[Given instruction]
In the listing that follows, the range to quote begins at the line that has "for body in" and ends after the line that has "JAW_OPEN = math.radians(8.9)"; quote it verbatim and add nothing.

[Data lines]
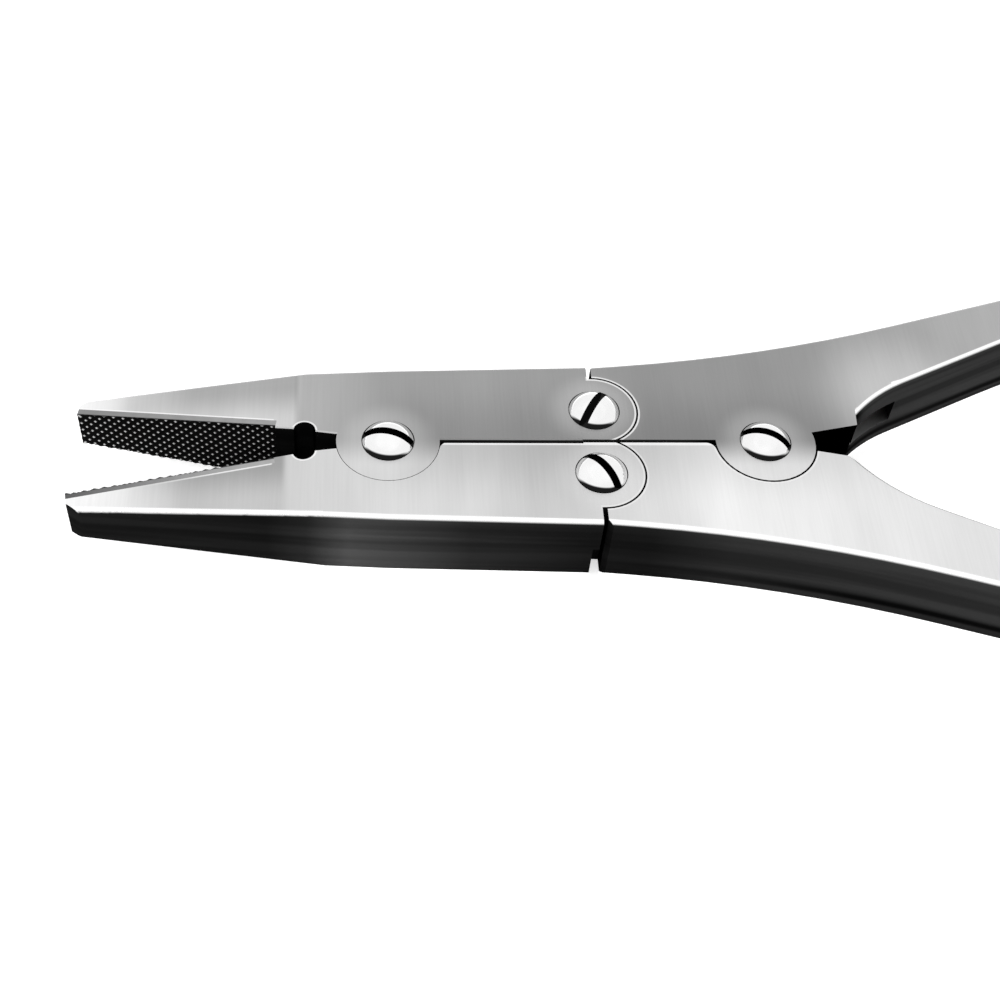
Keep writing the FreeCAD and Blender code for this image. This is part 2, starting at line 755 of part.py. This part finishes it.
# Nothing is written unless every feature worked and every body is one sound solid
for item in doc.Objects:
    for word in ("Invalid", "Error"):
        if word in item.State:
            raise RuntimeError("%s is in state %s" % (item.Name, item.State))
for feature in cuts:
    base = feature.BaseFeature
    if base is not None and feature.Shape.Volume > base.Shape.Volume - 1e-4:
        raise RuntimeError("%s cuts nothing" % feature.Name)
os.makedirs("parts", exist_ok=True)
for body in bodies:
    shape = body.Shape
    if shape.isNull() or not shape.isValid() or len(shape.Solids) != 1:
        raise RuntimeError("%s is not one valid solid" % body.Label)
    shape.exportStep("parts/%s.step" % body.Label)
    box = shape.BoundBox
    print("%-20s %9.2f mm3  x %7.2f %7.2f  y %7.2f %7.2f  z %6.2f %6.2f" % (
        body.Label, shape.Volume, box.XMin, box.XMax, box.YMin, box.YMax, box.ZMin, box.ZMax))
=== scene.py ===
"""The looks of a surgical wire cutter: satin steel, polished screws and cut inserts."""

import math

import bmesh
import bpy
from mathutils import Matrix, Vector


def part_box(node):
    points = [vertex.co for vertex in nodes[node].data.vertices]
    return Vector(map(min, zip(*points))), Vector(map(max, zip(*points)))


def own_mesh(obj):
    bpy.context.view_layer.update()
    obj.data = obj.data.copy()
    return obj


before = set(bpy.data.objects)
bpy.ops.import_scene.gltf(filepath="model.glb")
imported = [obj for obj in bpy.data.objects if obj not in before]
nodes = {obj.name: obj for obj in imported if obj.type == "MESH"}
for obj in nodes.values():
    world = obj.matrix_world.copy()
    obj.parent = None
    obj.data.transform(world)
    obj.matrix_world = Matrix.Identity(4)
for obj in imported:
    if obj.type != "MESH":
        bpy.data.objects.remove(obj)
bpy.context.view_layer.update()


# Upper jaw and handle
# The jaw's arm and its handle hinge at the upper link. Both are forged stainless steel, ground
# flat and brushed across. The long edges carry a painted highlight, the flanks a painted dark
# reflection, and the faces painted light and shade along the tool.
MM = 0.001

# The two sides, by the sign of Y
UPPER = 1
LOWER = -1


def middle_of(node):
    """The x and y of the middle of a node."""
    low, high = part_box(node)
    middle = (low + high) / 2
    return middle.x, middle.y


# Where the parts meet: the pivots, the slits beside the links, the notch behind the jaws, and
# how far each jaw leans out from the middle line
JAW_PIVOT = middle_of("jaw_screw")
UPPER_LINK = middle_of("upper_link_screw")
LOWER_LINK = middle_of("lower_link_screw")
HANDLE_PIVOT = middle_of("handle_screw")
SLIT_PLACE = 20.95 * MM
NOTCH_PLACE = 8.5 * MM
JAW_OPEN = math.radians(8.9)


def span(first, last):
    """Two places that are given in millimetres."""
    return first * MM, last * MM


def grey(level):
    return (level, level, level)


def new_material(name, plain_levels):
    """A material with its tree and its surface. The levels are set on the surface's sockets."""
    material = bpy.data.materials.new(name)
    material.use_nodes = True
    surface = material.node_tree.nodes["Principled BSDF"]
    for label, level in plain_levels.items():
        surface.inputs[label].default_value = level
    return material, material.node_tree, surface


def add_node(tree, kind, **settings):
    node = tree.nodes.new(kind)
    for name, value in settings.items():
        setattr(node, name, value)
    return node


def feed(tree, value, target):
    """Puts a number or a colour on a socket, or links another socket to it."""
    if isinstance(value, (int, float)):
        target.default_value = value
    elif isinstance(value, tuple):
        target.default_value = value + (1.0,)
    else:
        tree.links.new(value, target)


def math_node(tree, operation, *values):
    """One math step on sockets or numbers."""
    node = add_node(tree, "ShaderNodeMath", operation=operation)
    for value, target in zip(values, node.inputs):
        feed(tree, value, target)
    return node.outputs[0]


def combine(tree, operation, values):
    whole = values[0]
    for value in values[1:]:
        whole = math_node(tree, operation, whole, value)
    return whole


def product(tree, *values):
    return combine(tree, "MULTIPLY", values)


def total(tree, *values):
    return combine(tree, "ADD", values)


def largest(tree, *values):
    return combine(tree, "MAXIMUM", values)


def rising(tree, value, low, high):
    """0 below low, 1 above high, smooth between them."""
    node = add_node(tree, "ShaderNodeMapRange", interpolation_type="SMOOTHSTEP")
    feed(tree, value, node.inputs["Value"])
    feed(tree, low, node.inputs["From Min"])
    feed(tree, high, node.inputs["From Max"])
    return node.outputs["Result"]


def falling(tree, value, low, high):
    """1 below low, 0 above high, smooth between them."""
    return math_node(tree, "SUBTRACT", 1.0, rising(tree, value, low, high))


def within(tree, value, start, end):
    """1 from start to end, each of which is a pair that the mask fades over."""
    return product(tree, rising(tree, value, *start), falling(tree, value, *end))


def vector_node(tree, operation, first, second):
    """One vector step on a socket and three numbers."""
    node = add_node(tree, "ShaderNodeVectorMath", operation=operation)
    tree.links.new(first, node.inputs[0])
    node.inputs[1].default_value = second
    return node.outputs["Value" if operation in ("DOT_PRODUCT", "DISTANCE") else "Vector"]


def axis_of(tree, vector, axis):
    split = add_node(tree, "ShaderNodeSeparateXYZ")
    feed(tree, vector, split.inputs[0])
    return split.outputs[axis]


def coordinates(tree):
    """The place on the tool, and the way that the surface faces."""
    node = add_node(tree, "ShaderNodeTexCoord")
    return node.outputs["Object"], node.outputs["Normal"]


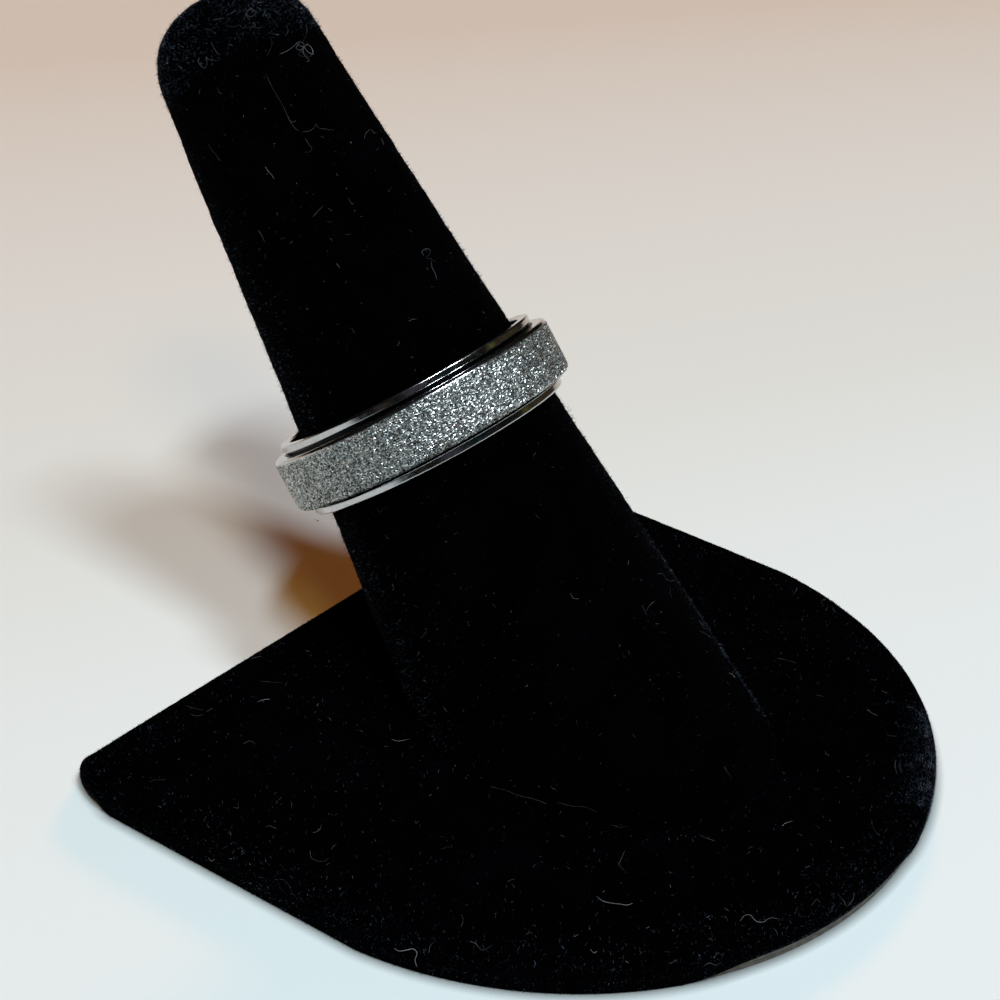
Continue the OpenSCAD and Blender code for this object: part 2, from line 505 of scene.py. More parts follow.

[Exercise result]
for body in bodies:
    shape = body.Shape
    if shape.isNull() or not shape.isValid() or len(shape.Solids) != 1:
        raise RuntimeError("%s is not one valid solid" % body.Label)
    shape.exportStep("parts/%s.step" % body.Label)
    box = shape.BoundBox
    print("%-20s %9.2f mm3  x %7.2f %7.2f  y %7.2f %7.2f  z %6.2f %6.2f" % (
        body.Label, shape.Volume, box.XMin, box.XMax, box.YMin, box.YMax, box.ZMin, box.ZMax))
=== scene.py ===
"""The looks of a surgical wire cutter: satin steel, polished screws and cut inserts."""

import math

import bmesh
import bpy
from mathutils import Matrix, Vector


def part_box(node):
    points = [vertex.co for vertex in nodes[node].data.vertices]
    return Vector(map(min, zip(*points))), Vector(map(max, zip(*points)))


def own_mesh(obj):
    bpy.context.view_layer.update()
    obj.data = obj.data.copy()
    return obj


before = set(bpy.data.objects)
bpy.ops.import_scene.gltf(filepath="model.glb")
imported = [obj for obj in bpy.data.objects if obj not in before]
nodes = {obj.name: obj for obj in imported if obj.type == "MESH"}
for obj in nodes.values():
    world = obj.matrix_world.copy()
    obj.parent = None
    obj.data.transform(world)
    obj.matrix_world = Matrix.Identity(4)
for obj in imported:
    if obj.type != "MESH":
        bpy.data.objects.remove(obj)
bpy.context.view_layer.update()


# Upper jaw and handle
# The jaw's arm and its handle hinge at the upper link. Both are forged stainless steel, ground
# flat and brushed across. The long edges carry a painted highlight, the flanks a painted dark
# reflection, and the faces painted light and shade along the tool.
MM = 0.001

# The two sides, by the sign of Y
UPPER = 1
LOWER = -1


def middle_of(node):
    """The x and y of the middle of a node."""
    low, high = part_box(node)
    middle = (low + high) / 2
    return middle.x, middle.y


# Where the parts meet: the pivots, the slits beside the links, the notch behind the jaws, and
# how far each jaw leans out from the middle line
JAW_PIVOT = middle_of("jaw_screw")
UPPER_LINK = middle_of("upper_link_screw")
LOWER_LINK = middle_of("lower_link_screw")
HANDLE_PIVOT = middle_of("handle_screw")
SLIT_PLACE = 20.95 * MM
NOTCH_PLACE = 8.5 * MM
JAW_OPEN = math.radians(8.9)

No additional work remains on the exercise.